Scott agrees with you, except for the assertion that biological race is entirely useless. Biological race is what ancestry.com identifies you as when you do a DNA test. It's different but has substantial overlap with cultural race. Biological race is, usually, less useful than cultural race, but that doesn't mean it doesn't exist like how, say, a biological Star Wars fan doesn't exist. There are lots of genes associated with certain geographic regions and cultures, there aren't genes particularly associated with liking Star Wars.
Only because they haven't been selected for. If anything- but I digress.
We should expect to see alleles associated with, among other things, industriousness, parental investment, general levels of aggression, punctuality, cognitive ability, sexual fidelity, impulse control, and many other things which have been selected for. I also contend that at some point we'll figure out the alleles for all sorts of various aesthetic preferences, and even preferences for narrative tropes.
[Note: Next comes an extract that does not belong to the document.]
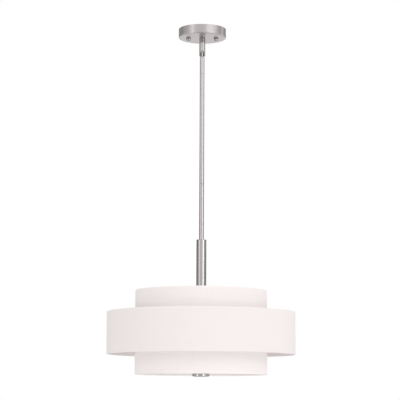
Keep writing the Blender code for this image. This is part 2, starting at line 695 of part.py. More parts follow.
def screw_shell_profile(outside, top):
    """The socket's thin screw shell, rolled into ribs for the bulb's thread."""
    outer = []
    inner = []
    points = SCREW_SHELL_RIBS * 2 + 1
    for index in range(points):
        height = top - SCREW_SHELL_LENGTH * index / (points - 1)
        radius = outside - (SCREW_SHELL_RIB if index % 2 else 0)
        outer.append((radius, height))
        inner.append((radius - SCREW_SHELL_WALL, height))
    return outer + inner[::-1]


def build_socket_cluster():
    """A wiring cup closed by a plate, and the bulb sockets bolted under the plate."""
    hole = PIPE_RADIUS + THREAD_GAP
    corner_place = CUP_RADIUS - CUP_CORNER_RADIUS
    corner_height = cup_top - CUP_CORNER_RADIUS
    profile = [(hole, cup_top)]
    profile += arc(corner_place, corner_height, CUP_CORNER_RADIUS, 90, 0, CORNER_POINTS)
    profile += [(CUP_RADIUS, cup_bottom), (CUP_RADIUS - CUP_WALL, cup_bottom)]
    profile += arc(corner_place, corner_height, CUP_CORNER_RADIUS - CUP_WALL, 0, 90, CORNER_POINTS)
    profile += [(hole, cup_top - CUP_WALL)]
    place(turned("wiring_cup", profile, SLEEVE_STEPS), NICKEL, tilt_axis)

    plate = turned("socket_plate", ring_profile(hole, PLATE_RADIUS, plate_bottom, plate_top), SLEEVE_STEPS)
    body_top = plate_bottom - SEAT_GAP
    mouth = body_top - SOCKET_LENGTH
    cavity_top = body_top - SOCKET_BASE_THICKNESS
    cavity_radius = SOCKET_RADIUS - SOCKET_WALL
    bolt_hole = SOCKET_BOLT_RADIUS + THREAD_GAP
    head_bottom = plate_top + SEAT_GAP
    bolt_tip = body_top - SOCKET_BOLT_GRIP
    neck_bottom = body_top - SOCKET_NECK_LENGTH
    shell_top = cavity_top - SCREW_SHELL_SETBACK
    contact_top = cavity_top - SEAT_GAP
    contact_bottom = contact_top - CONTACT_THICKNESS
    for number in range(1, SOCKET_COUNT + 1):
        azimuth = FIRST_SOCKET_DEG + (number - 1) * 360.0 / SOCKET_COUNT
        stand = around(azimuth) @ Matrix.Translation((SOCKET_CIRCLE_RADIUS, 0, 0))
        x, y = stand.translation.xy
        cut(plate, prism(
            f"plate_hole_cut_{number}", SMALL_STEPS, bolt_hole, plate_bottom - CUT_OVERRUN,
            plate_top + CUT_OVERRUN, centre=(x, y),
        ))
        place(turned(f"socket_body_{number}", [
            (SOCKET_NECK_RADIUS, body_top), (SOCKET_NECK_RADIUS, neck_bottom),
            (SOCKET_RADIUS, neck_bottom - SOCKET_SHOULDER), (SOCKET_RADIUS, mouth), (cavity_radius, mouth),
            (cavity_radius, cavity_top), (bolt_hole, cavity_top), (bolt_hole, body_top),
        ], ROUND_STEPS, matrix=stand), PHENOLIC, tilt_axis)
        place(turned(
            f"socket_shell_{number}", screw_shell_profile(cavity_radius - SCREW_SHELL_GAP, shell_top),
            ROUND_STEPS, matrix=stand,
        ), SHELL_METAL, tilt_axis)
        place(turned(f"socket_contact_{number}", [
            (0, contact_top), (CONTACT_RADIUS, contact_top), (CONTACT_RADIUS, contact_bottom),
            (CONTACT_BUTTON_RADIUS, contact_bottom),
            (CONTACT_BUTTON_RADIUS, contact_bottom - CONTACT_BUTTON_DROP),
            (0, contact_bottom - CONTACT_BUTTON_DROP),
        ], SMALL_STEPS, closed=False, matrix=stand), BRASS, tilt_axis)
        bolt = prism(
            f"socket_bolt_{number}", HEX_SIDES, hexagon_radius(SOCKET_BOLT_FLATS), head_bottom,
            head_bottom + SOCKET_BOLT_HEAD, centre=(x, y), turn=math.radians(azimuth),
        )
        shank = prism(
            f"bolt_shank_{number}", SMALL_STEPS, SOCKET_BOLT_RADIUS, bolt_tip,
            head_bottom + SOCKET_BOLT_HEAD / 2, centre=(x, y),
        )
        bore = prism(
            f"bolt_bore_{number}", SMALL_STEPS, SOCKET_BOLT_BORE_RADIUS, bolt_tip - CUT_OVERRUN,
            head_bottom + SOCKET_BOLT_HEAD + CUT_OVERRUN, centre=(x, y),
        )
        place(cut(join(bolt, shank), bore), ZINC, tilt_axis)
    place(plate, ZINC, tilt_axis)


def arm_azimuth(number):
    return FIRST_ARM_DEG + (number - 1) * 360.0 / ARM_COUNT


def build_hub_and_arms():
    """Straight arms screw into a hub, pass the inner drum in eyelets and hold the outer one."""
    pipe_hole = PIPE_RADIUS + THREAD_GAP
    rod_hole = DIFFUSER_ROD_RADIUS + THREAD_GAP
    step = hub_top - HUB_PIPE_DEPTH
    arm_hole = ARM_RADIUS + THREAD_GAP
    hub = turned("arm_hub", [
        (HUB_RADIUS, hub_top), (HUB_RADIUS, hub_bottom + HUB_CHAMFER), (HUB_RADIUS - HUB_CHAMFER, hub_bottom),
        (rod_hole, hub_bottom), (rod_hole, step), (pipe_hole, step), (pipe_hole, hub_top),
    ], ROUND_STEPS)
    lug_inner = outer_ring_radius - LUG_LENGTH
    for number in range(1, ARM_COUNT + 1):
        radial = outward(arm_azimuth(number), arm_level)
        bore = prism(
            f"hub_hole_cut_{number}", SMALL_STEPS, arm_hole, ARM_HOLE_END_RADIUS, HUB_RADIUS + CUT_OVERRUN
        )
        bore.matrix_world = radial
        cut(hub, bore)
        arm = prism(
            f"tier_arm_{number}", SMALL_STEPS, ARM_RADIUS, ARM_HOLE_END_RADIUS + SEAT_GAP,
            outer_ring_radius - ARM_TIP_SETBACK,
        )
        arm.matrix_world = radial
        place(arm, NICKEL, tilt_axis)

        nut_outer = lug_inner - SEAT_GAP
        nut_inner = nut_outer - ARM_NUT_THICKNESS
        nut = prism(f"arm_nut_{number}", HEX_SIDES, hexagon_radius(ARM_NUT_FLATS), nut_inner, nut_outer)
        nut.matrix_world = radial
        nut_bore = prism(
            f"arm_nut_bore_{number}", SMALL_STEPS, arm_hole, nut_inner - CUT_OVERRUN, nut_outer + CUT_OVERRUN
        )
        nut_bore.matrix_world = radial
        place(cut(nut, nut_bore), NICKEL, tilt_axis)

        barrel = arm_hole + EYELET_WALL
        flange = barrel + EYELET_FLANGE_REACH
        outside = inner_wall_outside + SEAT_GAP
        inside = inner_wall_inside - SEAT_GAP
        place(turned(f"arm_eyelet_{number}", [
            (flange, outside + EYELET_FLANGE_THICKNESS), (flange, outside), (barrel, outside),
            (barrel, inside), (flange, inside), (flange, inside - EYELET_FLANGE_THICKNESS),
            (arm_hole, inside - EYELET_FLANGE_THICKNESS), (arm_hole, outside + EYELET_FLANGE_THICKNESS),
        ], SMALL_STEPS, matrix=radial), NICKEL, tilt_axis)
    place(hub, NICKEL, tilt_axis)


def wire_ring(name, ring_radius, level):
    """A welded wire ring whose facets lie along the drum's own."""
    profile = []
    for index in range(WIRE_SIDES):
        angle = math.pi / 2 - 2 * math.pi * index / WIRE_SIDES
        profile.append((
            ring_radius + RING_WIRE_RADIUS * math.cos(angle), level + RING_WIRE_RADIUS * math.sin(angle)
        ))
    return turned(name, profile, DRUM_STEPS, matrix=Matrix.Rotation(math.pi / DRUM_STEPS, 4, "Z"))


def build_drum_walls(prefix, radius, top, bottom):
    """The stiff liner, and the fabric laminated round it."""
    facet_turn = Matrix.Rotation(math.pi / DRUM_STEPS, 4, "Z")
    liner_outside = radius - FABRIC_THICKNESS - SEAT_GAP
    liner = turned(
        f"{prefix}_liner", ring_profile(radius - wall_depth, liner_outside, bottom, top), DRUM_STEPS,
        matrix=facet_turn,
    )
    fabric = turned(
        f"{prefix}_fabric", ring_profile(radius - FABRIC_THICKNESS, radius, bottom, top), DRUM_STEPS,
        matrix=facet_turn,
    )
    return place(liner, LINER, tilt_axis), place(fabric, FABRIC, tilt_axis)


def build_inner_drum():
    liner, fabric = build_drum_walls("inner", INNER_RADIUS, inner_top, inner_bottom)
    hole_radius = ARM_RADIUS + THREAD_GAP + EYELET_WALL + THREAD_GAP
    for number in range(1, ARM_COUNT + 1):
        for wall, word in ((liner, "liner"), (fabric, "fabric")):
            cutter = prism(
                f"{word}_hole_cut_{number}", SMALL_STEPS, hole_radius, inner_wall_inside - CUT_OVERRUN,
                inner_wall_outside + CUT_OVERRUN,
            )
            cutter.matrix_world = outward(arm_azimuth(number), arm_level)
            cut(wall, cutter)
    place(wire_ring("inner_bottom_ring", inner_ring_radius, inner_bottom + ring_inset), WIRE, tilt_axis)

    frame = wire_ring("inner_top_frame", inner_ring_radius, inner_ring_level)
    washer_hole = PIPE_RADIUS + THREAD_GAP
    arm_low = spider_washer_top + SPIDER_WIRE_RADIUS - SPIDER_WELD_DEPTH
    inner_end = SLEEVE_RADIUS + SPIDER_ARM_SETBACK
    for number in range(1, ARM_COUNT + 1):
        points = [(inner_ring_radius, 0, inner_ring_level)]
        for index in range(BEND_POINTS):
            share = index / (BEND_POINTS - 1)
            fall = share * share * (3 - 2 * share)
            points.append((
                SPIDER_BEND_START + (SPIDER_BEND_END - SPIDER_BEND_START) * share, 0,
                inner_ring_level + (arm_low - inner_ring_level) * fall,
            ))
        points.append((inner_end, 0, arm_low))
        arm = wire_mesh(f"spider_arm_{number}", points, SPIDER_WIRE_RADIUS)
        arm.matrix_world = around(arm_azimuth(number))
        join(frame, arm)
    washer = ring_profile(washer_hole, SPIDER_WASHER_RADIUS, spider_washer_bottom, spider_washer_top)
    join(frame, turned("spider_washer", washer, ROUND_STEPS))
    place(frame, WIRE, tilt_axis)


def build_outer_drum():
    build_drum_walls("outer", OUTER_RADIUS, outer_top, outer_bottom)
    place(wire_ring("outer_bottom_ring", outer_ring_radius, outer_bottom + ring_inset), WIRE, tilt_axis)
    frame = wire_ring("outer_top_frame", outer_ring_radius, outer_ring_level)
    lug_bottom = arm_level - LUG_BELOW_ARM
    lug_height = outer_ring_level - lug_bottom
    bores = []
    for number in range(1, ARM_COUNT + 1):
        lug = block(
            f"arm_lug_{number}", (LUG_LENGTH, LUG_WIDTH, lug_height),
            (outer_ring_radius - LUG_LENGTH / 2, 0, lug_bottom + lug_height / 2),
        )
        lug.matrix_world = around(arm_azimuth(number))
        join(frame, lug)
        bore = prism(
            f"lug_bore_{number}", SMALL_STEPS, ARM_RADIUS + THREAD_GAP,
            outer_ring_radius - LUG_LENGTH - CUT_OVERRUN, outer_ring_radius + CUT_OVERRUN,
        )
        bore.matrix_world = outward(arm_azimuth(number), arm_level)
        bores.append(bore)
    for bore in bores:
        cut(frame, bore)
    place(frame, WIRE, tilt_axis)


def build_diffuser_and_finial():
    """A white disc that closes the inner drum from below, its threaded rod, and the finial that holds it."""
    rod_hole = DIFFUSER_ROD_RADIUS + THREAD_GAP
    place(turned(
        "diffuser", ring_profile(rod_hole, inner_wall_inside - PANEL_GAP, diffuser_bottom, diffuser_top),
        DRUM_STEPS, matrix=Matrix.Rotation(math.pi / DRUM_STEPS, 4, "Z"),
    ), ACRYLIC, tilt_axis)
    hole_bottom = finial_bottom + FINIAL_FLOOR
    place(prism(
        "diffuser_rod", SMALL_STEPS, DIFFUSER_ROD_RADIUS, hole_bottom + SEAT_GAP,
        hub_top - HUB_PIPE_DEPTH - SEAT_GAP,
    ), ZINC, tilt_axis)
    profile = [(0, hole_bottom), (rod_hole, hole_bottom), (rod_hole, finial_top)]
    profile += arc(
        FINIAL_RADIUS - FINIAL_TOP_RADIUS, finial_top - FINIAL_TOP_RADIUS, FINIAL_TOP_RADIUS, 90, 0,
        FINIAL_TOP_POINTS,
    )
    edge_height = finial_bottom + FINIAL_CROWN + FINIAL_EDGE_RADIUS
    profile += arc(FINIAL_RADIUS - FINIAL_EDGE_RADIUS, edge_height, FINIAL_EDGE_RADIUS, 0, -90, CORNER_POINTS)
    profile += [(0, finial_bottom)]
    place(turned("finial", profile, FINIAL_STEPS, closed=False), NICKEL, finial_axis)


build_canopy(*build_crossbar())
build_swivel_collar()
build_stem_and_rods()
build_sleeve()
build_socket_cluster()
build_hub_and_arms()
build_inner_drum()
build_outer_drum()
build_diffuser_and_finial()
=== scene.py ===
import json
import math

import bmesh
import bpy
from mathutils import Matrix, Vector


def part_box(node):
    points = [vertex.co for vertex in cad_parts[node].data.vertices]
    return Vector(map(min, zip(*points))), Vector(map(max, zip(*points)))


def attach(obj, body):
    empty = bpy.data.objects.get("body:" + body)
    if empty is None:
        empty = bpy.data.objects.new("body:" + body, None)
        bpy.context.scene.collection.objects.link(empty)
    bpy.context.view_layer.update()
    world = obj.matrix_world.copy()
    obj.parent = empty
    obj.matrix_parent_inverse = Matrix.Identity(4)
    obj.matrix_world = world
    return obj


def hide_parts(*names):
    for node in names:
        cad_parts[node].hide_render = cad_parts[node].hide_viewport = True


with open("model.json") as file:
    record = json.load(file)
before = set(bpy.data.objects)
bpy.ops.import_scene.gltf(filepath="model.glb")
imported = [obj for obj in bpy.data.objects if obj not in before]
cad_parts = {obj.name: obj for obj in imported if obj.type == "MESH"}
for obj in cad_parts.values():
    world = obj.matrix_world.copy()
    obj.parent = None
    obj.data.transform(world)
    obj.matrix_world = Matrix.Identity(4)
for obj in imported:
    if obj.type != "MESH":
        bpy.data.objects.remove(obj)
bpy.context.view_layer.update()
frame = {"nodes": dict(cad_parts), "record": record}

# Camera, in metres and degrees
CAMERA_PLACE = (-0.0044, -4.083, -1.0225)
CAMERA_TILT_DEG = 97.64
CAMERA_ROLL_DEG = 0.26
CAMERA_LENS = 136.3
SENSOR_WIDTH = 36.0

# Floor
FLOOR_LEVEL = -2.6
FLOOR_SIZE = 9.0
FLOOR_CELLS = 8

# Fineness of the meshes
DRUM_STEPS = 192
CANOPY_STEPS = 160
TUBE_STEPS = 96
ROUND_STEPS = 64
SMALL_STEPS = 40
WIRE_STEPS = 16
FILLET_POINTS = 6
REFINE_SEGMENTS = 2
LUG_SEGMENTS = 3
SPIDER_WIRE_SEGMENTS = 4
SHARP_ANGLE = math.radians(40)
FLAT_ANGLE = math.radians(1)
POLE_RADIUS = 0.00001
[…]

At which point it will indeed be possible to score someone's propensity to enjoy Star Wars. Although, the franchise is a mixed enough basket by now that it'd be fairly messy. After all, most people prefer some Star Wars to other Star Wars.
I might be wrong, but I expect that a lot of that has a very large influence by the environment. If you had a perfect understanding of the influences of human genes, you could probably make a slightly better than chance guess at whether someone would be a Star Wars fan if you knew their genes, but it really wouldn't be useful to create a genetic "Star Wars fan" category because it would be very divorced by the actual reality of which people enjoyed Star Wars.
Maybe consider that we can do much better than that just based on whether the person has a Y chromosome!